▸ **Given instruction**
Copy out every line that contains "part".

▸ **The data**

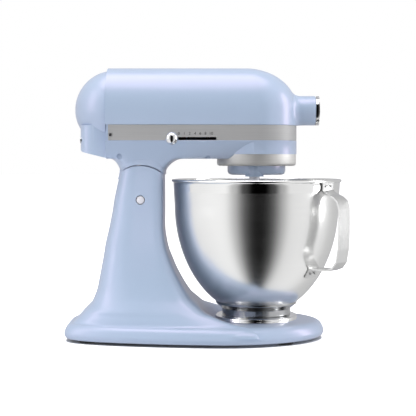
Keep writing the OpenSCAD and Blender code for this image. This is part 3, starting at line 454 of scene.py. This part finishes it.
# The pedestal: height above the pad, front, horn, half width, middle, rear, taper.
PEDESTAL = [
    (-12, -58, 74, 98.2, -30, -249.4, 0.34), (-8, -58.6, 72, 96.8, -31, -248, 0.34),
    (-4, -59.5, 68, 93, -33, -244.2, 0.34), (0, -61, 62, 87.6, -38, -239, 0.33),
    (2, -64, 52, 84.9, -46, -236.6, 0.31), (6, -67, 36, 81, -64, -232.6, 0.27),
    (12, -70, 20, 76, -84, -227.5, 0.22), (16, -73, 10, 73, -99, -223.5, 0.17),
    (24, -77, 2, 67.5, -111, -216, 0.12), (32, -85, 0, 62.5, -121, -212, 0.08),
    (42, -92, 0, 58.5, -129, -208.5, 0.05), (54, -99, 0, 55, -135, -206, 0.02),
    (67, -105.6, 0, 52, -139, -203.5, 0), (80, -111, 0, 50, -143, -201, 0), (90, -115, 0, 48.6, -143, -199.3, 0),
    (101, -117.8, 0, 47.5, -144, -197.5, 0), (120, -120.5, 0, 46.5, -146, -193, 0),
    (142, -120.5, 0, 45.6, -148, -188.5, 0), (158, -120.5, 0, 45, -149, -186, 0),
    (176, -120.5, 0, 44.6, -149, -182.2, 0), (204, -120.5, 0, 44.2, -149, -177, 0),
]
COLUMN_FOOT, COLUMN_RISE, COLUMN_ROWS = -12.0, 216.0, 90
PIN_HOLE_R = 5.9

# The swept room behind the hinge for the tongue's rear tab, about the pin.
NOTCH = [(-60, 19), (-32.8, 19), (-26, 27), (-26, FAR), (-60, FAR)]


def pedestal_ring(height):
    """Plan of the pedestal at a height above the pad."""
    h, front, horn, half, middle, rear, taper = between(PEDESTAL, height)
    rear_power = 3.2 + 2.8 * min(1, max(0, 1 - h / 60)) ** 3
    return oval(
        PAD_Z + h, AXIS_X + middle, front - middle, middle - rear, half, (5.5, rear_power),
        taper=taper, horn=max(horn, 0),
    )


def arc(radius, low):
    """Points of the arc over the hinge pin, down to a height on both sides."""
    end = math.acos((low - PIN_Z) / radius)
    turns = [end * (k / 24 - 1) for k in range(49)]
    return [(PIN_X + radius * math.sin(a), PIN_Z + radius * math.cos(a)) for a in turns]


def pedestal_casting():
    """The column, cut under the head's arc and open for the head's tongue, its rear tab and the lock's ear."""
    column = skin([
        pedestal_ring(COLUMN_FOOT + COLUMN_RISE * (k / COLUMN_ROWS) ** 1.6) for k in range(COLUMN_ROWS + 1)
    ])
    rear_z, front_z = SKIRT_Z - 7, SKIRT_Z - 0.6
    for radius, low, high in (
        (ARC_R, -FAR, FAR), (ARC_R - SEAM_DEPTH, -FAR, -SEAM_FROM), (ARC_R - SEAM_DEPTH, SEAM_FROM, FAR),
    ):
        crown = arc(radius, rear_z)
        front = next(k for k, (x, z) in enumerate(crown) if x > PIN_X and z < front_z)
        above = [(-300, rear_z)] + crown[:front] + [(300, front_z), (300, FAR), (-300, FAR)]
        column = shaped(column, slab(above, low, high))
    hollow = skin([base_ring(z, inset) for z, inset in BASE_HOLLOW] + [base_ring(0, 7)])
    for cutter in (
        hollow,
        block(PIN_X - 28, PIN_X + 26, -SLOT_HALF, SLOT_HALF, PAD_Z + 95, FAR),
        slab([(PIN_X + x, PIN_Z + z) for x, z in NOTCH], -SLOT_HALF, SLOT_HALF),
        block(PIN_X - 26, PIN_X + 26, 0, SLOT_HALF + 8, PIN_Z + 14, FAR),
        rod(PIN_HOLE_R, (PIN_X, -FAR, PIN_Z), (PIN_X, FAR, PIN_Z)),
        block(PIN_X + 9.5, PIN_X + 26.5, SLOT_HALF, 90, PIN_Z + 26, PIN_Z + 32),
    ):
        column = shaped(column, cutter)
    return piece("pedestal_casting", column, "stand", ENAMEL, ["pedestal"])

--

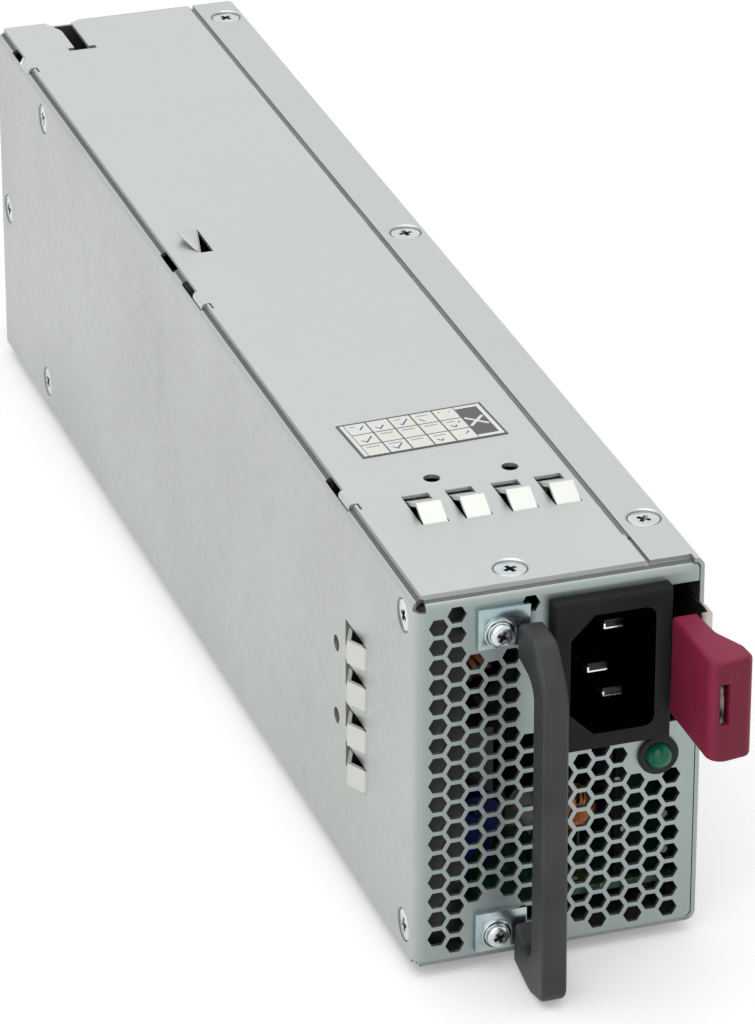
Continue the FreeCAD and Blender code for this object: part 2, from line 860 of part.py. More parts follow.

▸ **Written answer**
Keep writing the OpenSCAD and Blender code for this image. This is part 3, starting at line 454 of scene.py. This part finishes it.
Continue the FreeCAD and Blender code for this object: part 2, from line 860 of part.py. More parts follow.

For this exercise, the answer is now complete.